When the grapes are harvested, a portion is placed on nets for up to three months in a process called appassimento (to dry and shrivel).
River Adige is my passenger as I head through the Trentino region, a cooler climate in Italy, where vineyards lie among the hillsides in soil rich in dolomite limestone, and where there are 700 castles.
Schenk Italia is located in Bolzano, where I taste blended grapes from various vineyards, beginning with a Bella Sera Pinot Grigio IGT Veneto 2011.
The taste is fruit forward with a moderate acidity from grapes grown exclusively from hillside soil.
Next, a 2011 Ecco Domani Pinot Grigio IGT Venezie offers a full nose, lots of character and a long finish. This one has a high acidity and would pair quite well with spicy foods and oysters.
Within the amphitheatre of vineyards in the hills north of Treviso, homes are made of stucco and stone with Austrian-influenced wood-shuttered doors, and the white glera grape, formerly known as prosecco, named after a tiny village near Trieste, is harvested.

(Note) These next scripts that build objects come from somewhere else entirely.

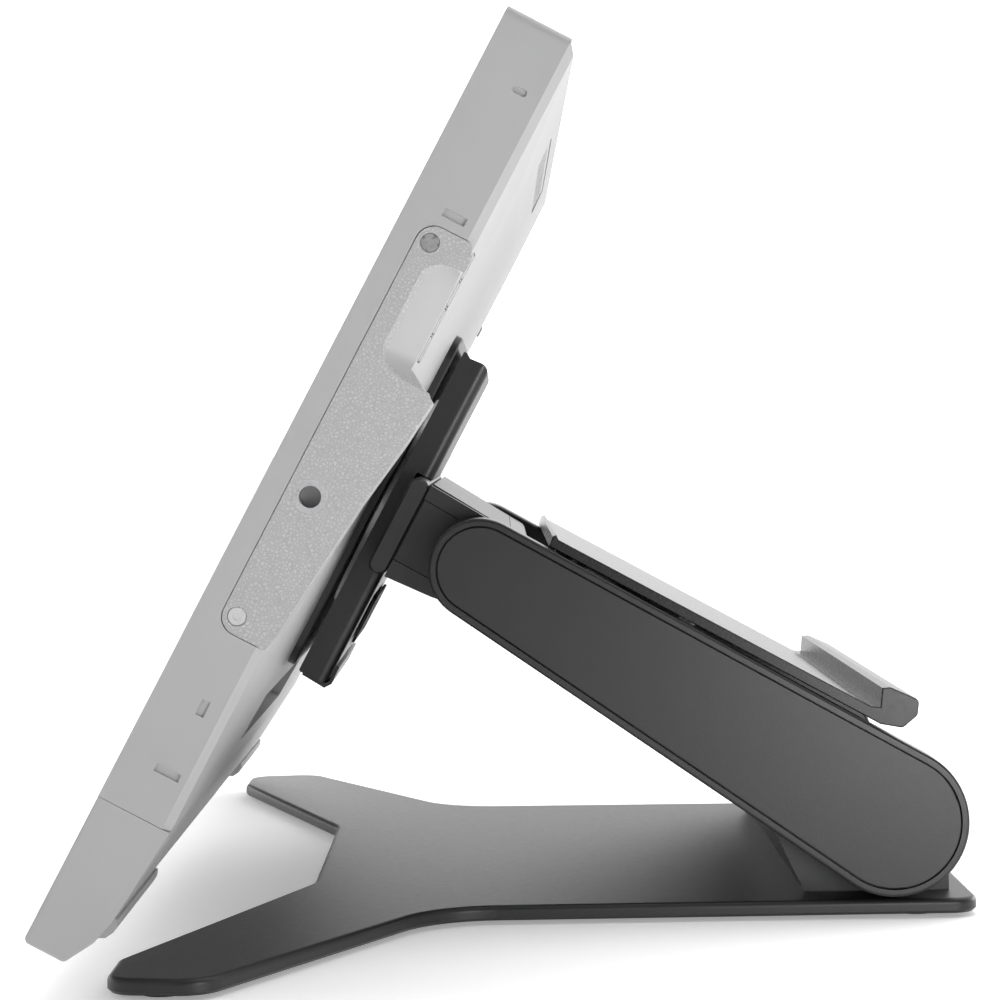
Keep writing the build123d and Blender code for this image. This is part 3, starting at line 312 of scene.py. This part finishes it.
# One material for each slot of the record: its colour, roughness, grain scale and grain depth,
# then the spread of its shades and its specular level where they aren't the usual ones.
MATERIALS = {
    "shell_grey": moulded("shell_grey", (0.375, 0.375, 0.376), 0.46, 2600.0, 20, 0.02),
    "grip_texture": leather_grain("grip_texture", (0.43, 0.43, 0.43)),
    "key_grey": moulded("key_grey", (0.30, 0.30, 0.301), 0.42, 2400.0, 20),
    "small_steel": machined("small_steel", (0.6, 0.6, 0.61), 0.3),
    "screen_glass": dark_screen("screen_glass"),
    "panel_black": moulded("panel_black", (0.02, 0.02, 0.02), 0.2, 2000.0, 10),
    "diffuser": moulded("diffuser", (0.8, 0.8, 0.78), 0.3, 2000.0, 10),
    "circuit_board": moulded("circuit_board", (0.02, 0.11, 0.05), 0.35, 900.0, 50, 0.2),
    "inner_aluminium": machined("inner_aluminium", (0.7, 0.7, 0.71), 0.38),
    "inner_plastic": moulded("inner_plastic", (0.02, 0.02, 0.02), 0.5, 1800.0, 30),
    "grey_rubber": moulded("grey_rubber", (0.36, 0.36, 0.36), 0.6, 1200.0, 60, 0.05),
    "foot_rubber": moulded("foot_rubber", (0.03, 0.03, 0.03), 0.75, 1200.0, 60, 0.1),
    "stand_metal": moulded("stand_metal", (0.012, 0.012, 0.0124), 0.33, 1500.0, 30, 0.08),
    "stand_plastic": moulded("stand_plastic", (0.009, 0.009, 0.0093), 0.36, 1700.0, 30, 0.08),
    "cover_plastic": moulded("cover_plastic", (0.012, 0.012, 0.0124), 0.36, 1500.0, 50, 0.08),
    "lever_plastic": moulded("lever_plastic", (0.010, 0.010, 0.0104), 0.27, 1600.0, 8, 0.08, 0.35),
    "base_metal": moulded("base_metal", (0.012, 0.012, 0.0124), 0.42, 1400.0, 40, 0.08),
    "bare_steel": machined("bare_steel", (0.55, 0.55, 0.56), 0.34),
}
LATCH_PLASTIC = moulded("latch_plastic", (0.010, 0.010, 0.0104), 0.6, 1500.0, 100, 0.08, 0.3)

# The latch is duller than the other pieces in its slot.
MATERIALS_BY_NODE = {"release_latch": LATCH_PLASTIC}
slot_of = {part["node"]: part["material_slot"] for part in frame["record"]["subparts"]}
for node_name, node in nodes.items():
    material = MATERIALS_BY_NODE.get(node_name, MATERIALS[slot_of[node_name]])
    node.data.materials.clear()
    node.data.materials.append(material)
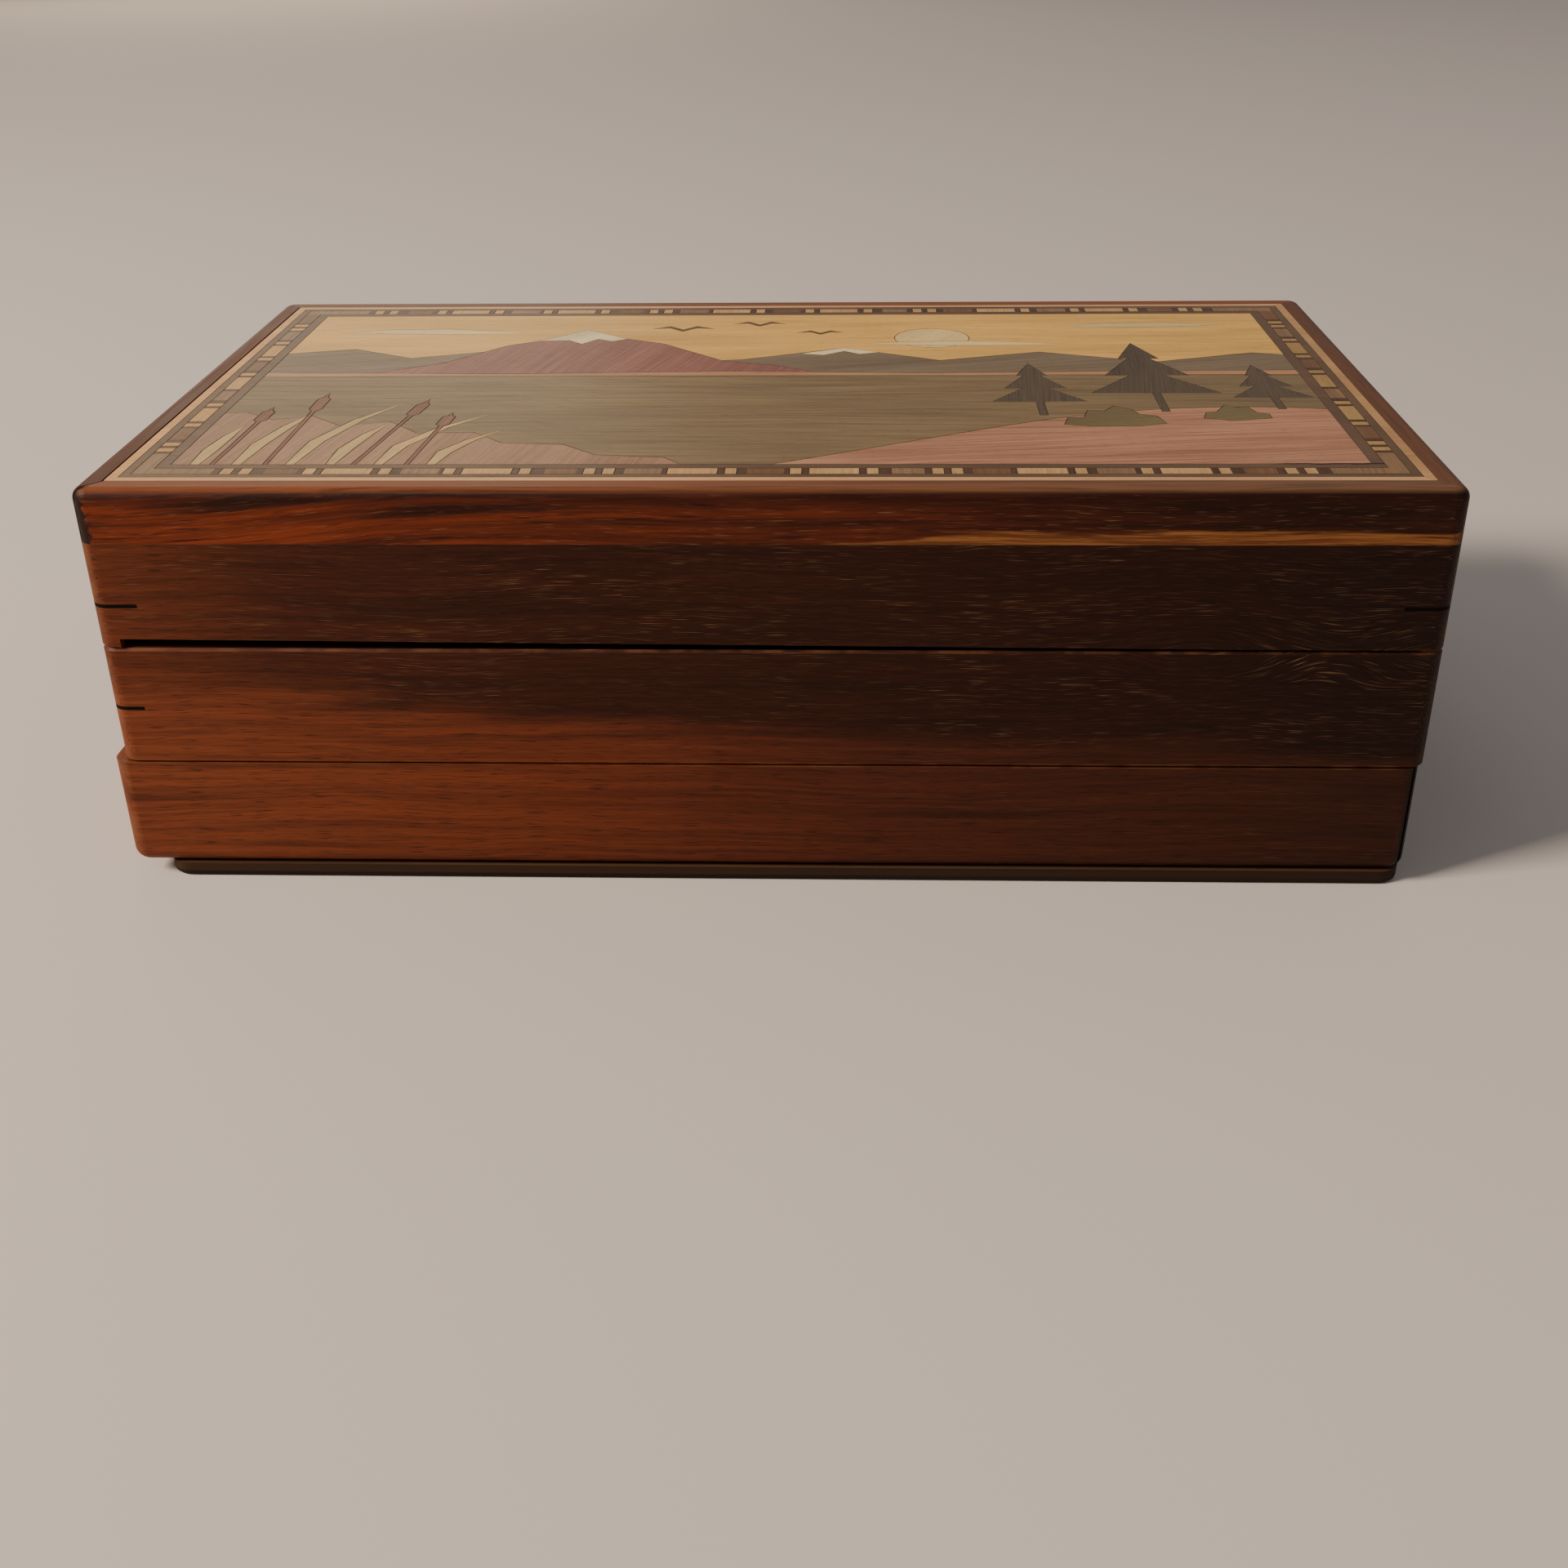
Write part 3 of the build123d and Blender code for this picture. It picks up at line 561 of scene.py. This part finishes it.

This golden, green-tinted jewel with a taste so 'perfetto' is a grape varietal that spans nine provinces across the Veneto and Friuli regions, areas used to making sparkling Italian white wine we know as spumante or Prosecco.
My final evening in Italy leaves me heartbroken with thoughts of a glorious time nearing an end.
A waterbus to Venice takes me to Piazza San Marco for a tour, but a sudden fever for fashion takes over my senses.
Quietly, I remove myself and dart through alleys, over footbridges along the canals, poking my head in shop after shop before heading to the Rialto Bridge to meet up with my group.
Our last supper is enjoyed at Osteria Da Fiore, a posh spot where we fill up on wine, several courses of fish, including teeny tiny whole shrimps, and then back to Piazza San Marco for a champagne cocktail and bask in the ambiance of a nearby orchestral performance.
Alas, it is time to say 'ciao' to Italy, a destination that has proven to me that within each region, Italians really do do food, wine and life much better than any other culture I've had the pleasure to visit.